A chart is, after all, just a chart - not a guarantee that you won't fall of the edge of the earth.

Patrick Flannigan said...

Looks like Foreflight has really grown into a great iPhone app.

I have to agree that the charts aren't anything I'd want to rely on too heavily. Not so much because of the resolution, but because of the screen size. Scale it up to something like a Kindle and I'd feel fine shooting an instrument approach on the thing.

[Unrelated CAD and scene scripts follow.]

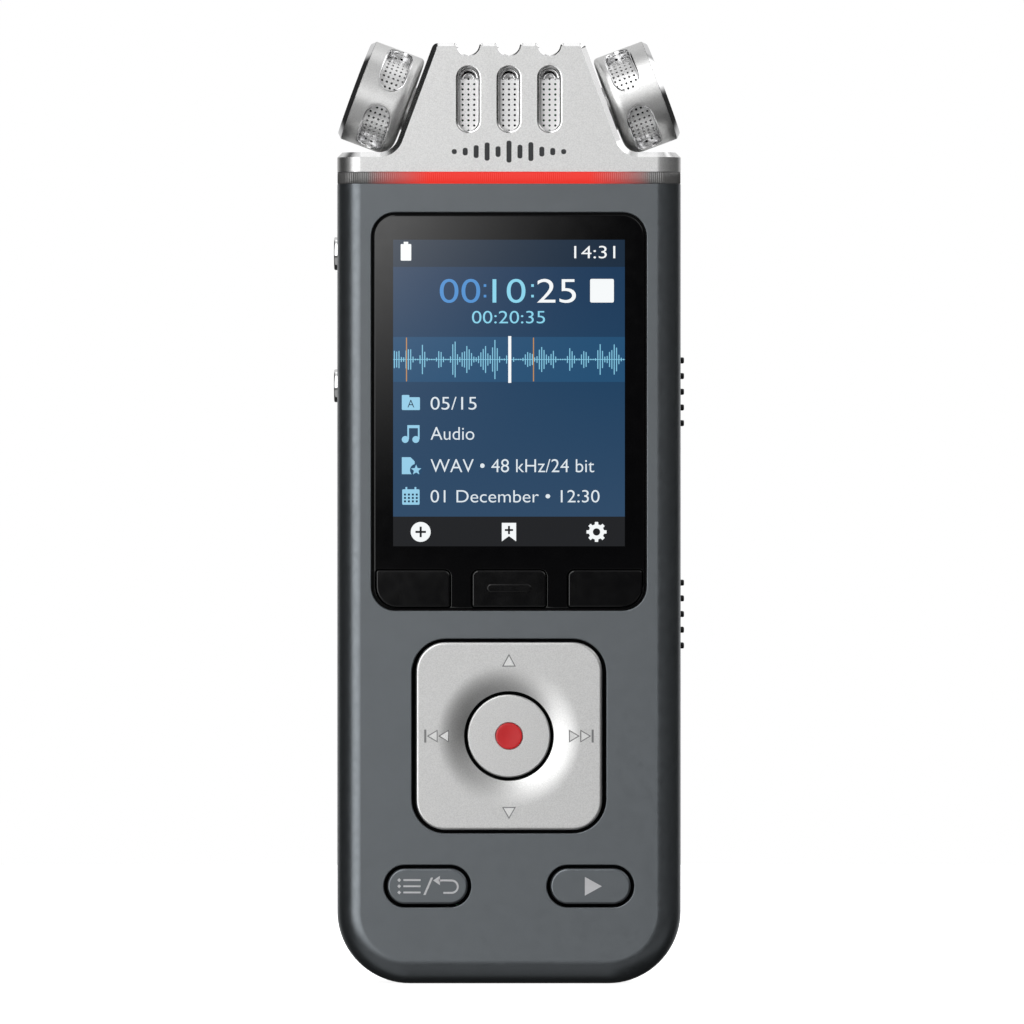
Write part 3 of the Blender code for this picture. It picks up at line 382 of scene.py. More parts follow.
def round_edge(radius, level, edge, steps):
    """The (radius, height) points of a turned piece's rounded edge."""
    return [(radius - inset, level - depth) for inset, depth in quarter_round(edge, steps)]


class Shape:
    """Points and faces of one piece, gathered ring by ring."""

    def __init__(self):
        self.points, self.faces, self.finishes = [], [], []

    def ring(self, points):
        first = len(self.points)
        self.points.extend(tuple(p) for p in points)
        return list(range(first, len(self.points)))

    def face(self, corners, finish=0):
        self.faces.append(tuple(corners))
        self.finishes.append(finish)

    def loft(self, rings, finish=0, ends="open", closed=True):
        """Joins rings of equal length. The finish is one index, or one for each band between
        rings; the ends stay open, or are capped, or joined to each other."""
        made = [self.ring(r) for r in rings]
        pairs = list(zip(made, made[1:])) + ([(made[-1], made[0])] if ends == "joined" else [])
        finishes = [finish] * len(pairs) if isinstance(finish, int) else finish
        for (a, b), band in zip(pairs, finishes):
            for i in range(len(a) if closed else len(a) - 1):
                j = (i + 1) % len(a)
                self.face((a[i], a[j], b[j], b[i]), band)
        if ends == "capped":
            self.face(made[0][::-1], finishes[0])
            self.face(made[-1], finishes[-1])
        return self

    def prism(self, corners, front, back, place=facing):
        """A solid from flat corners."""
        return self.loft([[place(u, v, w) for u, v in corners] for w in (front, back)], ends="capped")

    def build(self, name, *materials, weighted=True):
        """Makes the object: touching points merged, faces turned out, smooth but for sharp edges."""
        mesh = bpy.data.meshes.new(name)
        mesh.from_pydata([tuple(c * MM for c in point) for point in self.points], [], self.faces)
        mesh.polygons.foreach_set("material_index", self.finishes)
        clean(mesh, outward=True)
        for material in materials:
            mesh.materials.append(material)
        return shade(add_object(name, mesh), weighted)


def add_object(name, data):
    obj = bpy.data.objects.new(name, data)
    bpy.context.scene.collection.objects.link(obj)
    return obj


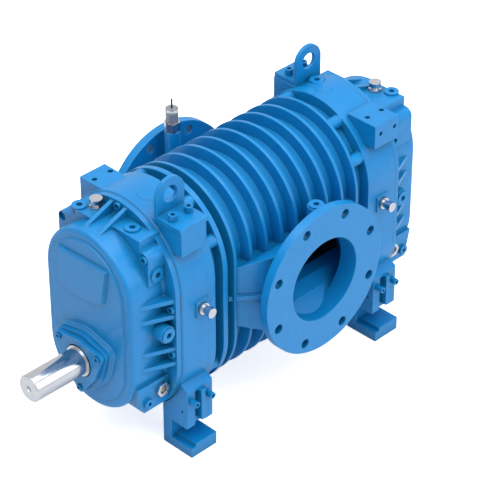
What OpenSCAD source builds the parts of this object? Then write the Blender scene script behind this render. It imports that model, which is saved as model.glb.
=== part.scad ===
// Rotary lobe blower: two three-lobe rotors turn in a ribbed casing, one shaft above the other.
// Millimetres. +X runs along the shafts away from the drive end, -Y is the near pipe flange,
// +Z is up. The origin lies on the floor in the middle of the four feet.

/* [Rotors] */
// Distance between the two shaft axes
shaft_gap = 170; // [165:5:175]
// Length of the rotor casing between its end plates
casing_length = 492; // [460:2:520]
// Radial play between rotor tips and casing bore
tip_play = 0.5; // [0.3:0.1:0.8]
// Play taken off each rotor flank
flank_play = 0.2; // [0.15:0.05:0.3]

/* [Casing] */
// Height of the middle of the casing above the floor
axis_height = 315; // [310:1:325]
// Wall of the casing round the rotors
casing_wall = 12; // [10:1:14]
// Radius of the cooling ribs and end plates
rib_radius = 161; // [158:1:166]
// Number of cooling ribs
rib_count = 9; // [7:1:9]
// Distance from one rib to the next
rib_pitch = 45; // [43:1:46]
// Thickness of a rib at its crest
rib_crest = 7; // [5:1:9]

/* [Pipe flanges] */
// Outside diameter of a pipe flange
flange_od = 340; // [335:1:345]
// Bolt circle of a pipe flange
flange_pcd = 295; // [290:1:298]
// Bolt holes in a pipe flange
flange_holes = 8; // [8:4:8]
// Diameter of a flange bolt hole
flange_hole_d = 22; // [18:1:22]
// Diameter of the gas passage
flange_bore = 190; // [180:2:196]
// Thickness of a pipe flange
flange_thick = 20; // [18:1:24]
// Distance between the two flange faces
face_to_face = 481; // [476:1:500]
// Offset of the flanges from the casing middle, away from the drive
flange_offset = 16; // [12:1:20]

/* [End plates and covers] */
// Thickness of an end plate
plate_thick = 71; // [68:1:76]
// Depth of an end cover
cover_depth = 103; // [101:1:106]
// How far an end cover drum stands in from the crests of the ribs
cover_inset = 35; // [33:1:37]
// Wall of an end cover
cover_wall = 14; // [12:1:14]

/* [Shafts] */
// Diameter of the drive shaft end
shaft_end_d = 60; // [55:1:64]
// Length of the drive shaft end
shaft_end_length = 130; // [120:5:150]
// Diameter of the bearing seats
bearing_bore = 70; // [70:1:71]
// Outside diameter of the bearings
bearing_od = 150; // [148:1:150]
// Width of the bearings
bearing_width = 35; // [33:1:36]
// Balls in each bearing
ball_count = 9; // [7:1:9]
// Tooth module of the timing gears
gear_module = 5; // [5:5:5]
// Width of the timing gears
gear_width = 40; // [34:1:42]

/* [Feet] */
// Length of a foot along the shafts
foot_length = 71; // [66:1:71]
// How far the foundation holes stand in from the rims of the end plates
foot_hole_in = 21; // [19:1:23]

/* [Hidden] */
$fn = 64;
seat = 0.02;
running = 0.05;

// rotor form: lobe circles on a smaller circle, valleys rolled out by the other rotor's lobes
lobes = 3;
half_lobe = 180 / lobes / 2;
pitch_r = shaft_gap / 2;
tip_r = shaft_gap * 0.7176;
lobe_centre = (tip_r * tip_r - pitch_r * pitch_r) / (2 * (tip_r - pitch_r * cos(half_lobe)));
lobe_r = tip_r - lobe_centre;
chamber_r = tip_r + tip_play - flank_play;
end_play = 0.3;
rotor_length = casing_length - 2 * end_play;

z_mid = axis_height;
z_low = z_mid - shaft_gap / 2;
z_high = z_mid + shaft_gap / 2;
axes_z = [z_low, z_high];

casing_x = casing_length / 2;
plate_x = casing_x + plate_thick;
gasket = 1;
cover_x = plate_x + gasket;
cover_front = cover_x + cover_depth;
shell_r = chamber_r + casing_wall;
plate_r = rib_radius + 2;
cover_radius = rib_radius - cover_inset;

// rows of screws that hold plates and covers
rim_screw_r = rib_radius - 13;
casing_screw_angles = [27, 62, 118, 153];
cover_foot_r = plate_r - 3;
cover_foot = 12;
cover_screw_seat = 6;
cover_lip = 10;
front_step = 4;
screw_r = 6;
screw_head_r = 9;
screw_head = 12;
plate_screw_seat = 14;
small_screw_r = 4;
small_head_r = 6.5;
small_head = 8;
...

Thanks for the in-depth review John.

Anonymous said...

I just read this posting and I feel like making a comment too regarding the charts they use. I personally wouldn't use it for real life flight planning either, but the map projection being distorted isn't much of an issue for me like another poster said. It's the stuff on the chart edges that gets truncated which keeps me from wanting to use it for flight planning or in flight nav. It is rather funny because I noticed on the foreflight facebook page which I'm a fan of had a question posed by someone whether or not the charts would be approved for navigation use and one of the foreflight members basically distanced themselves from it by saying they aren't in a position to make a legal determination. But it is clear that the charts come from runwayfinder and the site periodically has a popup that says it's not approved for navigational use, so I'm sure foreflight knows that. They just don't want to say it probably because they think it might hurt sales, which if true I think is actually a disservice to their customers, they should be upfront about it at least *if* someone asks them. Be that as it may, it's still nice to use for quickly checking areas out but one should still reference the real charts when doing a final planning for the sake of safety. Experienced pilots probably realize all this anyhow, but as a former cfi I hope the newer pilots out there use it appropriately and not as a substitute for the real thing.